§ Problem to work on
Pick every line with "scene" from the material below.
···
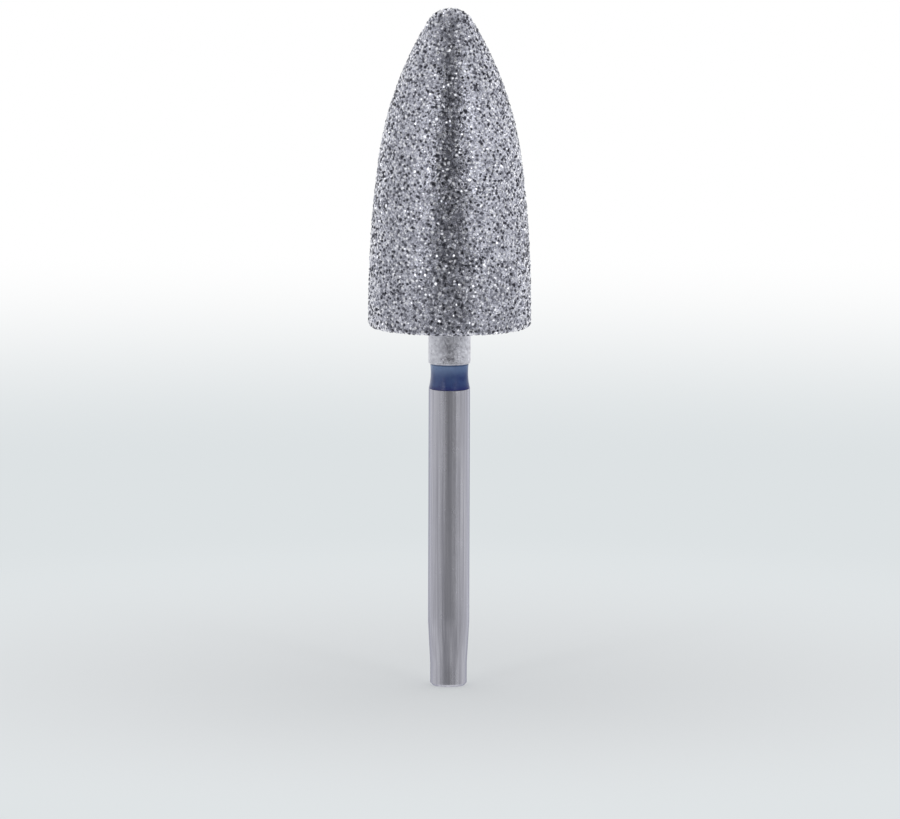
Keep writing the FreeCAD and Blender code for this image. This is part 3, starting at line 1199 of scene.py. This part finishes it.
    def build(self) -> list[bpy.types.Object]:
        """Builds the coat as one piece for each part of the head.

        Returns:
            The pieces.
        """
        draw = np.random.default_rng(self.seed)
        places, normals, share = self.lay_out(draw)
        corners = self.shapes(draw, places, normals)
        tones = self.tones(draw, places)
        finish = DiamondGrit().material()
        made, low = [], 0.0
        for part in self.parts:
            name, high = part.value
            mine = (share > low) & (share <= high)
            made.append(self.piece(name, corners[mine], tones[mine], finish))
            low = high
        return made

    def piece(
        self, name: str, corners: np.ndarray, tones: np.ndarray, finish: bpy.types.Material
    ) -> bpy.types.Object:
        """Builds one piece of the coat.

        Each crystal has a square of the map to itself, on which its corners lie as seen aslant.

        Args:
            name: Name of the piece.
            corners: The corners of its crystals, as (crystals, 12, 3).
            tones: The tone of each crystal.
            finish: The material of the crystals.

        Returns:
            The piece.
        """
        n = len(corners)
        first = (np.arange(n) * len(CRYSTAL))[:, None, None]
        triangles, squares = (f[None] + first for f in crystal_faces())
        columns = math.ceil(math.sqrt(n))
        # Moved on the map by its height, no corner of a crystal lies on another.
        aslant = CRYSTAL[:, :2] + CRYSTAL[:, 2:] * [0.35, -0.25]
        inside = aslant / (2.6 * np.abs(aslant).max()) + 0.5
        cell = np.stack([np.arange(n) % columns, np.arange(n) // columns], 1)
        places = ((cell[:, None] + inside[None]) / columns).reshape(-1, 2)
        faces = [triangles.reshape(-1, 3), squares.reshape(-1, 4)]
        mesh = make_mesh(name, corners.reshape(-1, 3), faces, [places[f] for f in faces])
        mesh.polygons.foreach_set("use_smooth", np.zeros(len(mesh.polygons), bool))
        tone = mesh.attributes.new("tone", "FLOAT", "POINT")
        tone.data.foreach_set("value", np.repeat(tones, len(CRYSTAL)).astype(np.float32))
        mesh.materials.append(finish)
        return add_piece(mesh, "diamond_grit")


# Floor, light and camera


def add_aimed(
    name: str, data: bpy.types.ID, aim: Vector, azimuth: float, elevation: float, distance: float
) -> bpy.types.Object:
    """Adds a lamp or a camera that faces a point.

    Args:
        name: Its name.
        data: Its lamp or lens.
        aim: The point that it faces.
        azimuth: Degrees round that point from the camera's side, positive to its right.
        elevation: Degrees over that point.
        distance: Metres from that point.

    Returns:
        The object.
    """
    a, e = math.radians(azimuth), math.radians(elevation)
    out = Vector((math.sin(a) * math.cos(e), -math.cos(a) * math.cos(e), math.sin(e)))
    made = add_object(name, data)
    made.location = aim + out * distance
    made.rotation_mode = "QUATERNION"
    made.rotation_quaternion = (-out).to_track_quat("-Z", "Y")
    return made


@dataclass(frozen=True)
class Softbox:
    """A soft area lamp that faces the bur."""

    name: str
    azimuth: float  # degrees from the camera's side, positive to its right
    elevation: float  # degrees
    distance: float  # metres
    width: float  # metres
    height: float  # metres
    brightness: float  # of its face, where 1 is white

    def build(self, aim: Vector) -> bpy.types.Object:
        """Adds the lamp. Its power is pi times its area times its brightness.

        Args:
            aim: The point that it faces.

        Returns:
            The lamp's object.
        """
        lamp = bpy.data.lights.new(self.name, "AREA")
        lamp.shape = "RECTANGLE"
        lamp.size, lamp.size_y = self.width, self.height
        lamp.energy = math.pi * self.width * self.height * self.brightness
        made = add_aimed(self.name, lamp, aim, self.azimuth, self.elevation, self.distance)
        made.visible_camera = False
        LOG.info("%s: %.2f W", self.name, lamp.energy)
        return made


@dataclass(frozen=True)
class Room:
    """Light from all round: a brightness for each way looked in, where 1 is white.

    A way has the parts X to the right, Y to the back and Z up, and its turn is how far its level
    part turns from the front: -1 at the front, 0 at the sides and 1 at the back. The fields that
    are pairs say where one brightness starts to give way to another, and where it has done so.
    """

    front: float = 0.07
    wall: float = 0.49
    back: float = 1.30
    crown: float = 0.54  # overhead
    strip: float = 1.95  # what an upright strip on either side of the front has over the walls
    right: float = 0.34  # what the lower wall on the right has over the rest
    near_floor: float = 0.49
    far_floor: float = 0.94
    under: float = 0.95  # straight below
    sides: Pair = (0.95, 1.05)  # share of all this at the far left and the far right
    front_turn: Pair = (-0.870, -0.835)  # from the front to the wall
    strip_in: Pair = (-0.89, -0.85)  # into a strip, by the turn
    strip_out: Pair = (-0.73, -0.80)  # and out of it
    strip_z: Pair = (-0.06, 0.08)  # up into a strip
    widening: float = 0.13  # how much further the front turns low on the right
    widening_x: Pair = (-0.2, 0.4)  # from the left of that to its full extent
    widening_z: Pair = (-0.10, 0.12)  # from its full extent upwards
    back_turn: Pair = (0.0, 0.8)  # from the wall to the back
    right_x: Pair = (0.5, 0.95)  # from the wall to the lower wall on the right
    right_top_z: Pair = (0.26, 0.03)  # down into it
    right_foot_z: Pair = (-0.09, 0.0)  # up into it
    crown_y: Pair = (-0.6, 0.4)  # from two fifths of the crown to the whole of it
    crown_z: Pair = (0.42, 0.82)  # from the walls to the crown
    floor_z: Pair = (-0.095, -0.135)  # from the walls to the floor
    floor_shift: float = 0.30  # how far to the right of the front the floor is darkest, by X
    floor_turn: Pair = (0.25, 1.0)  # from near to far floor, by the sine of half the turn
    under_z: Pair = (-0.45, -0.85)  # from the floor to straight below

    def upper(self, wiring: Wiring, part: Sockets, away: Socket) -> Socket:
        """Brightness over the horizon.

        A dark front, wider low on the right, lies between two bright upright strips. The walls grow
        brighter towards the back and low on the right, and give way to the crown overhead.

        Args:
            wiring: The room's nodes.
            part: The way's three parts.
            away: Its turn.

        Returns:
            The brightness.
        """
        x, y, z = part
        low = wiring.ranged(z, *self.widening_z, -self.widening, 0.0)
        wider = wiring.maths("MULTIPLY_ADD", low, wiring.ranged(x, *self.widening_x), away)
        walls = wiring.ranged(wider, *self.front_turn, self.front, self.wall)
        strips = wiring.combined(
            "MULTIPLY",
            wiring.ranged(wider, *self.strip_in),
            wiring.ranged(away, *self.strip_out),
            wiring.ranged(z, *self.strip_z, 0.0, self.strip),
        )
        behind = wiring.ranged(away, *self.back_turn, 0.0, self.back - self.wall)
        right = wiring.combined(
            "MULTIPLY",
            wiring.ranged(x, *self.right_x),
            wiring.ranged(z, *self.right_top_z),
            wiring.ranged(z, *self.right_foot_z, 0.0, self.right),
        )
        crown = wiring.ranged(y, *self.crown_y, 0.4 * self.crown, self.crown, Ramp.EVEN)
        walls = wiring.combined("ADD", walls, strips, behind, right)
        return wiring.mixed(wiring.ranged(z, *self.crown_z), walls, crown)

    def lower(self, wiring: Wiring, part: Sockets, away: Socket) -> Socket:
        """Brightness under the horizon, where the floor lies.

        It rises smoothly with the sine of half the angle from a way a little to the right of the
        front, which is the root of (1 + turn) / 2, and is even straight below.

        Args:
            wiring: The room's nodes.
            part: The way's three parts.
            away: Its turn.

        Returns:
            The brightness.
        """
        turned = wiring.maths("MULTIPLY_ADD", part["X"], -self.floor_shift, away)
        square = wiring.maths("MULTIPLY_ADD", turned, 0.5, 0.5)
        half = wiring.maths("SQRT", wiring.maths("MAXIMUM", square, 0.0))
        floor = wiring.ranged(half, *self.floor_turn, self.near_floor, self.far_floor)
        return wiring.mixed(wiring.ranged(part["Z"], *self.under_z), floor, self.under)

    def build(self) -> None:
        """Lights the scene. What the camera sees of the room directly is white."""
        world = bpy.data.worlds.new("room")
        bpy.context.scene.world = world
        world.use_nodes = True
        wiring = Wiring(world.node_tree)
        way = wiring.add("TexCoord").outputs["Generated"]
        part = wiring.add("SeparateXYZ", {"Vector": way}).outputs
        squared = wiring.maths("POWER", part["Z"], 2.0)
        level = wiring.maths("SQRT", wiring.maths("SUBTRACT", 1.0, squared))
        away = wiring.maths("DIVIDE", part["Y"], wiring.maths("MAXIMUM", level, 0.01))
        upper, lower = self.upper(wiring, part, away), self.lower(wiring, part, away)
        bright = wiring.mixed(wiring.ranged(part["Z"], *self.floor_z), upper, lower)
        share = wiring.ranged(part["X"], -1.0, 1.0, *self.sides, Ramp.EVEN)
        bright = wiring.maths("MULTIPLY", bright, share)
        seen = wiring.add("LightPath").outputs["Is Camera Ray"]
        light = {"Color": rgb(255, 255, 255), "Strength": wiring.mixed(seen, bright, 1.0)}
        wiring.add("OutputWorld", {"Surface": wiring.add("Background", light).outputs[0]})


@dataclass
class Studio:
    """Pale floor, soft light from all round and the camera."""

    room: Room = Room()
    boxes: tuple[Softbox, ...] = (
        Softbox("left softbox", -66.0, 26.0, 0.46, 0.60, 0.48, 0.38),
        Softbox("right softbox", 66.0, 26.0, 0.46, 0.60, 0.48, 0.42),
        Softbox("top softbox", 0.0, 88.0, 0.55, 0.30, 0.30, 0.30),
    )
    box_aim: float = 22.0  # height on the axis that they face, in millimetres
    floor_radius: float = 4.0  # metres
    floor_rings: int = 23
    floor_sides: int = 96
    aim_height: float = 15.84  # height of the picture's middle, in millimetres
    aim_side: float = 0.04  # how far right of the axis it is, in millimetres
    elevation: float = 8.0  # degrees that the camera looks down
    distance: float = 0.600  # metres from there to the camera
    seen_width: float = 51.147  # what the picture's width shows there, in millimetres
    roll: float = 0.18  # degrees that the camera leans

    def floor(self) -> bpy.types.Object:
        """Adds the floor: a flat disc of rings whose radii grow as squares.

        Returns:
            The floor's object.
        """
        radii = np.linspace(0.0, 1.0, self.floor_rings + 1)[1:] ** 2 * self.floor_radius / MM
        grid = Lathe(self.floor_sides).places(Outline(np.stack([radii, 0 * radii], 1)))
        places = np.concatenate([grid.reshape(-1, 3), np.zeros((1, 3))])
        numbers = np.arange(len(places) - 1).reshape(grid.shape[:2])
        numbers = np.pad(numbers, ((0, 0), (0, 1)), mode="wrap")
        quads = cells(numbers)[..., [0, 3, 2, 1]].reshape(-1, 4)
        hub = np.full(self.floor_sides, len(places) - 1)
        middle = np.stack([hub, numbers[0, :-1], numbers[0, 1:]], 1)
        flat = places[:, :2] / (2 * self.floor_radius / MM) + 0.5
        mesh = make_mesh("floor", places, [quads, middle], [flat[quads], flat[middle]])
        mesh.materials.append(PaleFloor().material())
        made = add_object("floor", mesh)
        made.visible_glossy = False
        return made

    def camera(self) -> bpy.types.Object:
        """Adds the camera: a long lens that looks a little down on the bur.

        Returns:
            The camera's object.
        """
        lens = bpy.data.cameras.new("camera")
        lens.sensor_width = 36.0
        lens.lens = lens.sensor_width * self.distance / (self.seen_width * MM)
        lens.clip_start, lens.clip_end = 0.01, 50.0
        aim = Vector((self.aim_side * MM, 0.0, self.aim_height * MM))
        made = add_aimed("camera", lens, aim, 0.0, self.elevation, self.distance)
        roll = Quaternion((0.0, 0.0, 1.0), math.radians(self.roll))
        made.rotation_quaternion = made.rotation_quaternion @ roll
        bpy.context.scene.camera = made
        return made

    def build(self) -> None:
        """Builds the whole studio."""
        self.camera()
        self.floor()
        self.room.build()
        for box in self.boxes:
            box.build(Vector((0.0, 0.0, self.box_aim * MM)))
        bpy.context.scene.view_settings.view_transform = "Standard"


def main() -> None:
    """Loads the frame and builds the studio and the bur round it."""
    logging.basicConfig(level=logging.INFO, format="%(name)s %(message)s")
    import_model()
    sizes = BurSizes()
    Studio().build()
    SteelBlank(sizes).build()
    ColourRing(sizes).build()
    NickelBond(sizes).build()
    GritCoat(sizes).build()


if __name__ == "__main__":
    main()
···
§ Task response
Keep writing the FreeCAD and Blender code for this image. This is part 3, starting at line 1199 of scene.py. This part finishes it.
        """Lights the scene. What the camera sees of the room directly is white."""
        bpy.context.scene.world = world
        bpy.context.scene.camera = made
        bpy.context.scene.view_settings.view_transform = "Standard"